§ DATA
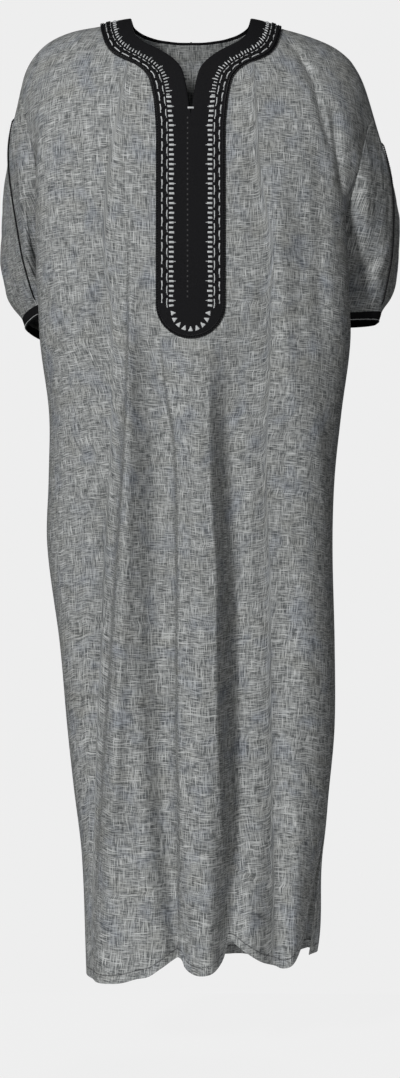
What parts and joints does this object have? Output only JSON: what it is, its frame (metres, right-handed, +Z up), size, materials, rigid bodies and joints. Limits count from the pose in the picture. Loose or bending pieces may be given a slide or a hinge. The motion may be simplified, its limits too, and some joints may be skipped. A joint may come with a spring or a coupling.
{
  "type": "kandora",
  "caption": "Ankle-length kandora in its worn form, hollow, with short dropped sleeves, black cuffs, side slits and a long round-ended black front band.",
  "frame": {"origin": "midway between the two neck points, on the shoulder line, where the wearer's shoulders carry the garment", "axes": "+Z up, the front faces -Y, the wearer's left sleeve is at +X"},
  "size_m": [0.5779, 0.3064, 1.3534],
  "materials": {
    "cloth": "matt slub weave, mid grey with light slubs",
    "black_cloth": "matt black plain weave",
    "black_cord": "black twisted cord with a slight sheen",
    "embroidery_thread": "light grey satin thread"
  },
  "bodies": {
    "root": {"front_panel": "cloth", "back_panel": "cloth", "right_sleeve_front": "cloth", "right_sleeve_back": "cloth", "left_sleeve_front": "cloth", "left_sleeve_back": "cloth", "right_cuff": "black_cloth", "left_cuff": "black_cloth", "placket_band": "black_cloth", "back_neck_band": "black_cloth", "placket_braid": "black_cord", "back_neck_braid": "black_cord", "right_piping": "black_cord", "left_piping": "black_cord"}
  },
  "joints": []
}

§ EXERCISE REQUIREMENTS
Please output the entire listing exactly as it stands.

§ SOLUTION
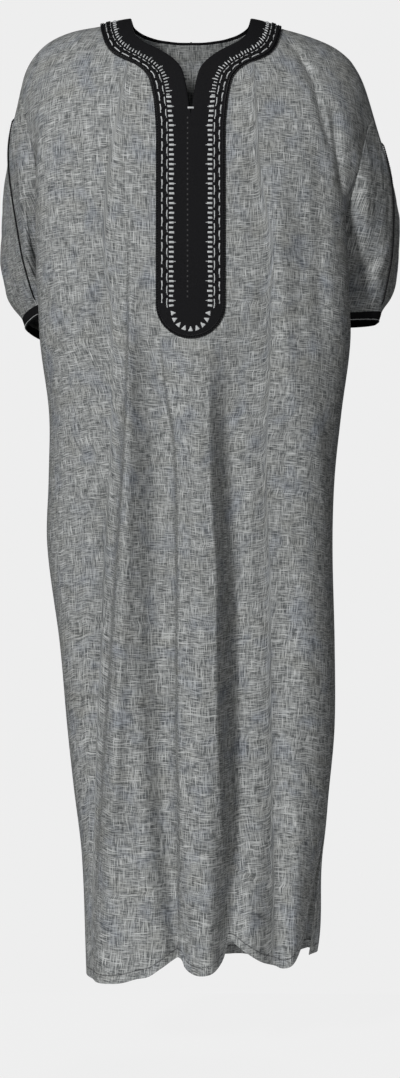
What parts and joints does this object have? Output only JSON: what it is, its frame (metres, right-handed, +Z up), size, materials, rigid bodies and joints. Limits count from the pose in the picture. Loose or bending pieces may be given a slide or a hinge. The motion may be simplified, its limits too, and some joints may be skipped. A joint may come with a spring or a coupling.
{
  "type": "kandora",
  "caption": "Ankle-length kandora in its worn form, hollow, with short dropped sleeves, black cuffs, side slits and a long round-ended black front band.",
  "frame": {"origin": "midway between the two neck points, on the shoulder line, where the wearer's shoulders carry the garment", "axes": "+Z up, the front faces -Y, the wearer's left sleeve is at +X"},
  "size_m": [0.5779, 0.3064, 1.3534],
  "materials": {
    "cloth": "matt slub weave, mid grey with light slubs",
    "black_cloth": "matt black plain weave",
    "black_cord": "black twisted cord with a slight sheen",
    "embroidery_thread": "light grey satin thread"
  },
  "bodies": {
    "root": {"front_panel": "cloth", "back_panel": "cloth", "right_sleeve_front": "cloth", "right_sleeve_back": "cloth", "left_sleeve_front": "cloth", "left_sleeve_back": "cloth", "right_cuff": "black_cloth", "left_cuff": "black_cloth", "placket_band": "black_cloth", "back_neck_band": "black_cloth", "placket_braid": "black_cord", "back_neck_braid": "black_cord", "right_piping": "black_cord", "left_piping": "black_cord"}
  },
  "joints": []
}